Johnny Depp chose to be in the dreck, Pirates of the Caribbean, instead of in the Diving Bell, his loss, as one film will be played for years, and one cartoon movie will just make Disney a lot of money. Mathieu Amalric was wonderful in the role, emoting without moving his face muscles at all. Max von Sydow was also magnificent as the dying father of Jean-Do.

From the book jacket:

We’ve all got our idiosyncrasies when it comes to writing–a special chair we have to sit in, a certain kind of yellow paper we absolutely must use. To create this tremendously affecting memoir, Jean-Dominique Bauby used the only tool available to him–his left eye–with which he blinked out its short chapters, letter by letter.
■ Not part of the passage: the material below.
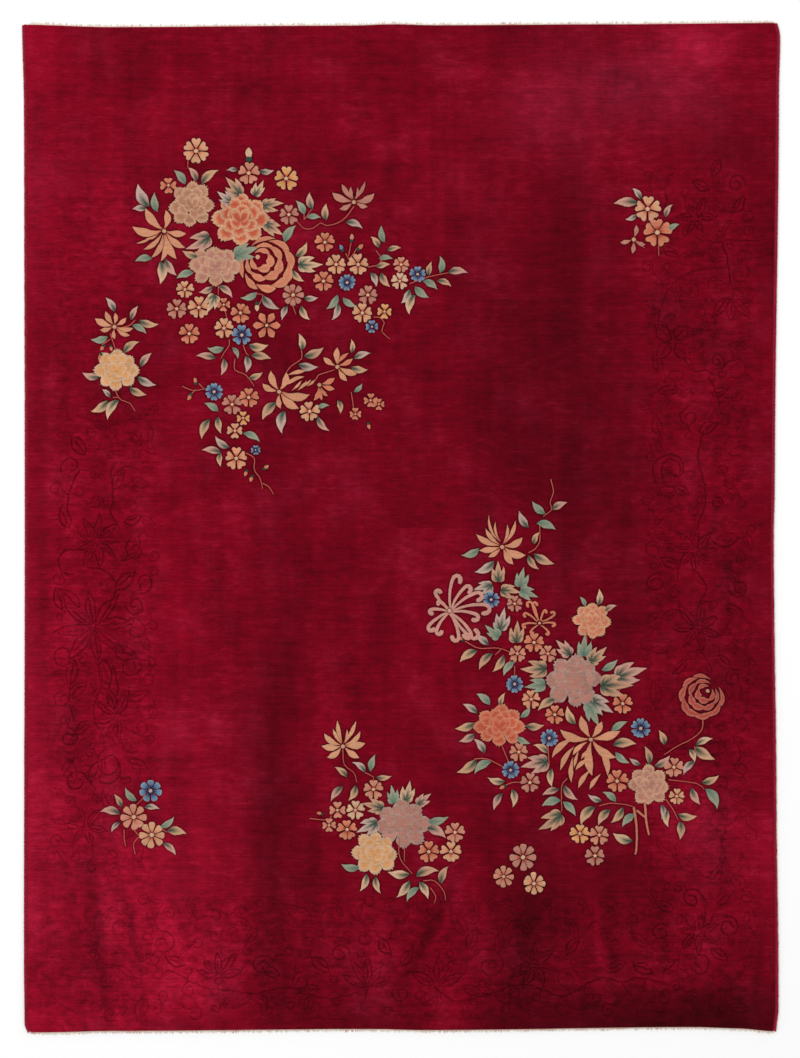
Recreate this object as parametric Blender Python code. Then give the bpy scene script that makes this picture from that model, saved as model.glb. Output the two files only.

Two years ago, Bauby, then the 43-year-old editor-in-chief of Elle France, suffered a rare stroke to the brain stem; only his left eye and brain escaped damage. Rather than accept his “locked in” situation as a kind of death, Bauby ignited a fire of the imagination under himself and lived his last days–he died two days after the French publication of this slim volume–spiritually unfettered. In these pages Bauby journeys to exotic places he has and has not been, serving himself delectable gourmet meals along the way (surprise: everything’s ripe and nothing burns). In the simplest of terms he describes how it feels to see reflected in a window “the head of a man who seemed to have emerged from a vat of formaldehyde.